Si le tribunal a estimé que la relation entretenue avec Hasbi Colak avait bien entraîné un « affaiblissement des garde-fous déontologiques » de l’ancienne maire, et « objectivement facilité [son] accès pour le groupe délinquant », qui a alors pu lui faire passer des messages directement par l’intermédiaire de Hasbi Colak, il n’existe en revanche aucun « acte positif » ayant pu favoriser le trafic et caractériser une complicité – rien ne prouve, par exemple, que la pose de la caméra de vidéosurveillance a bien été reportée, et encore moins à la demande des trafiquants.

Rien ne permet, affirme le tribunal, d’établir l’existence d’un pacte de « non-immixtion dans le trafic contre paix sociale ». La théorie d’un potentiel « double discours » de Mélanie Boulanger – réclamant pour obtenir plus de moyens contre le trafic, mais collaborant avec les Meziani – a fait long feu.
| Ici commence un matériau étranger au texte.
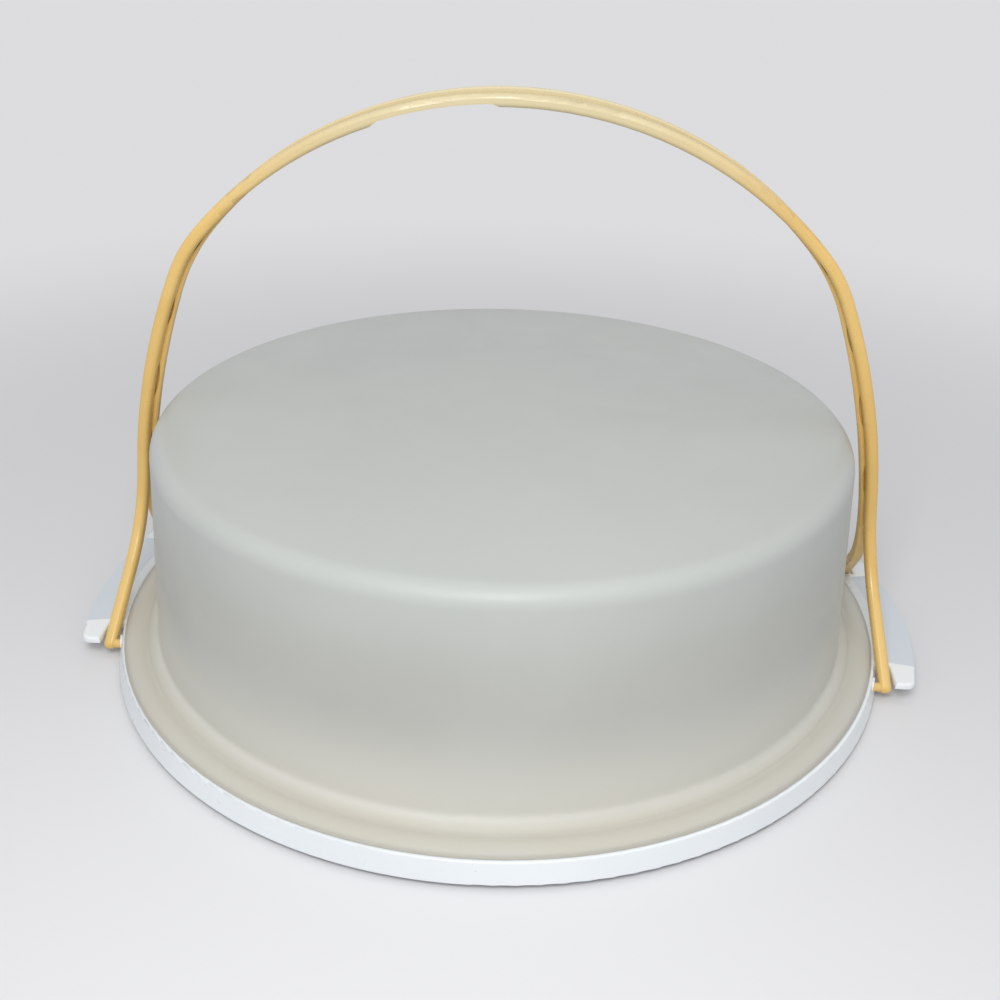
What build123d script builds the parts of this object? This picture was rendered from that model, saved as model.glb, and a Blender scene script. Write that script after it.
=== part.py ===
"""Round cake carrier: a footed tray, a sheer press-on dome and a carrying handle of two hinged bails.

Millimetres. X runs from ear to ear, Y from back to front (front is -Y), Z is up.
The origin is the middle of the footprint, on the surface that the carrier stands on.
"""

from build123d import *
from math import asin, cos, degrees, radians, sin, sqrt, tan
import os

os.makedirs("parts", exist_ok=True)

# ---- clearances shared by the pieces
GAP = 0.3  # between pieces that only meet
PIVOT_CLEARANCE = 0.08  # radial, pin in its bore

# ---- tray
FOOT_H = 2.0  # rim's lower edge above the table
RIM_R = 160.0  # outside radius at the rim's lower edge
RIM_H = 8.3  # height of the white band
RIM_DRAFT = 2.0  # how far the band leans in over its height
RIM_TOP_W = 6.6  # width of the land that the dome's flange sits on
TRAY_WALL = 2.0
CHANNEL_W = 8.0  # groove between the cake plate and the rim
PLATE_STEP = 2.2  # cake plate above the groove's floor
STEP_RUN = 2.0  # how far the step slopes
FOOT_W = 2.4  # wall of a foot ring
INNER_FOOT_R = 72.0
RIB_COUNT = 12
RIB_W = 1.6
RIB_H = 1.6

# ---- ears, one at each end of the X axis
EAR_REACH = 14.0  # out from the rim
EAR_HALF_LEN = 48.2  # middle to end, along the Y axis
EAR_T = 2.4
EAR_CORNER_R = 4.0
EAR_EDGE_R = 1.1  # rounding of its upper edges
GRIP_HALF_ANGLE = 11.85  # the thinner middle, between the two thick ends
GRIP_DEPTH = 0.9

# ---- dome
DOME_H = 98.7  # top face above the table
WALL_DRAFT = 3.7  # degrees that the wall leans in
WALL_INSET = 8.3  # foot of the wall, in from the rim's inner edge
DOME_CROWN = 0.8  # rise of the top from its edge to its flat middle
CROWN_FLAT_R = 40.0
DOME_WALL = 1.7
SHOULDER_R = 6.6
FLANGE_INSET = 1.0  # flange's edge, in from the rim's outer edge
FLANGE_T = 1.6
FLANGE_STEP = 4.2  # from the foot of the wall out to the step line around it
FLANGE_STEP_H = 2.2  # step line above the rim's land
WALL_FOOT_H = 3.9  # foot of the wall above the rim's land
PLUG_W = 1.5  # rib that locates the dome inside the rim
PLUG_H = 3.2

# ---- bails
BAND_T = 4.7  # across the arch
BAND_D = 4.8  # front to back
BAND_ROUND = 1.8
BAND_EDGE = 0.5
PIVOT_Y = 45.0
PIVOT_Z = 6.0
LEG_ROOM = 0.95  # between a leg and the rim where they pass
FLARE_ANGLE = 48.0  # how far the leg turns out to its pivot
FLARE_R = 50.0
PIN_R = 1.8
PIN_LEN = 9.2  # from the middle of the leg
BORE_END_GAP = 0.5
BOSS_R = 3.6
SLOT_ROOM = 0.6  # room around the leg where it passes the ear
HAND_ROOM = 119.4  # from the dome's top to the middle of the front band at its crown
TOP_ARC_ANGLE = 48.0  # half angle of the top arc
FRONT_SPRING_INSET = 6.4  # spring line in from the pivot
FRONT_SHOULDER_R = 60.0
FRONT_SIDE_ANGLE = 66.0  # slope where the shoulder meets the long side
REAR_SPRING_INSET = 7.8
REAR_SHOULDER_R = 85.0
REAR_SIDE_ANGLE = 69.0
REAR_CROWN_RISE = 1.7  # rear crown above the front one

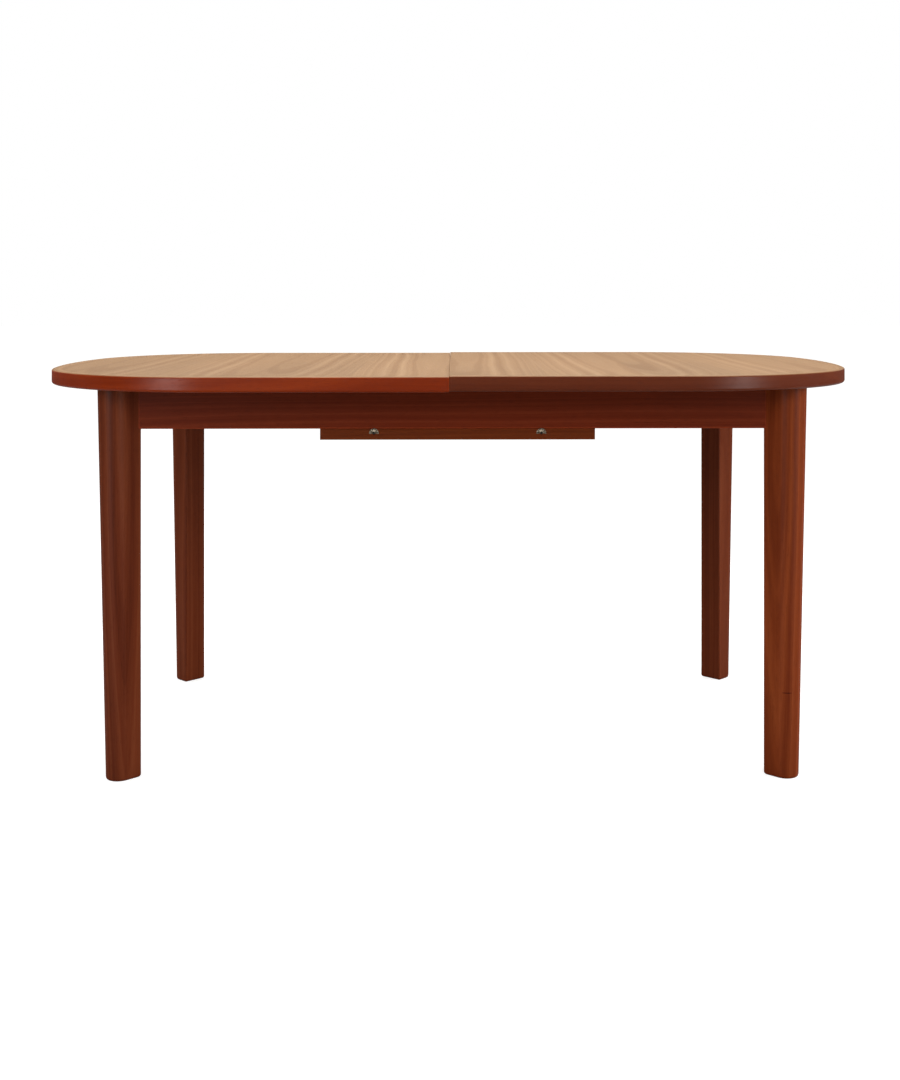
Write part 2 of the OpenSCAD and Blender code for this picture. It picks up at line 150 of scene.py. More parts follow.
class Material:
    """A material and the few node moves that every recipe here uses."""

    def __init__(self, name):
        self.data = bpy.data.materials.new(name)
        self.data.use_nodes = True
        self.tree = self.data.node_tree
        self.tree.nodes.clear()

    def node(self, kind, inputs=(), **settings):
        """Adds a node; an input takes another node's socket or a plain value."""
        n = self.tree.nodes.new("ShaderNode" + kind)
        for key, value in settings.items():
            setattr(n, key, value)
        for key, value in dict(inputs).items():
            if isinstance(value, bpy.types.NodeSocket):
                self.tree.links.new(value, n.inputs[key])
            else:
                n.inputs[key].default_value = value
        return n

    def math(self, op, *values):
        return self.node("Math", enumerate(values), operation=op).outputs[0]

    def vector(self, op, *values):
        return self.node("VectorMath", enumerate(values), operation=op).outputs[0]

    def length(self, vector):
        return self.node("VectorMath", {0: vector}, operation="LENGTH").outputs["Value"]

    def place(self):
        """Place in the object's own axes, which are the table's."""
        return self.node("TexCoord").outputs["Object"]

    def swing(self, value, reach):
        """A value from 0 to 1 turned into one that swings round 0."""
        return self.math("MULTIPLY", self.math("SUBTRACT", value, 0.5), reach)

    def product(self, *values):
        total = values[0]
        for value in values[1:]:
            total = self.math("MULTIPLY", total, value)
        return total

    def total(self, *shares):
        """Sum of values, each times its share."""
        parts = [self.math("MULTIPLY", value, share) for value, share in shares]
        total = parts[0]
        for part in parts[1:]:
            total = self.math("ADD", total, part)
        return total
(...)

Pour elle comme pour Hasbi Colak, il n’a été démontré aucun enrichissement, ni aucun gain politique.

« Cette affaire a été énormément fantasmée du côté de l’accusation, estime Arnaud de Saint-Rémy, avocat de Mélanie Boulanger. On a cru tenir une affaire hors norme et exemplaire : la maire d’une petite commune de province impliquée dans un trafic, alors qu’elle était irréprochable. La justice s’est emballée, mais elle s’honore en reconnaissant qu’elle a pu se fourvoyer. »

A l’audience, l’accusation a parfois semblé bien fragile, se basant ici sur une sonorisation manifestement mal retranscrite, là sur les souvenirs flous d’un commissaire de police imprécis. Loin d’établir une compromission avec des trafiquants locaux, l’audience a mis en lumière la difficulté pour les maires de petites et moyennes communes touchées par le narcotrafic – phénomène en progression, selon une récente commission d’enquête sénatoriale – de composer avec leurs administrés, puissants et potentiellement violents, qui contrôlent le marché de la drogue.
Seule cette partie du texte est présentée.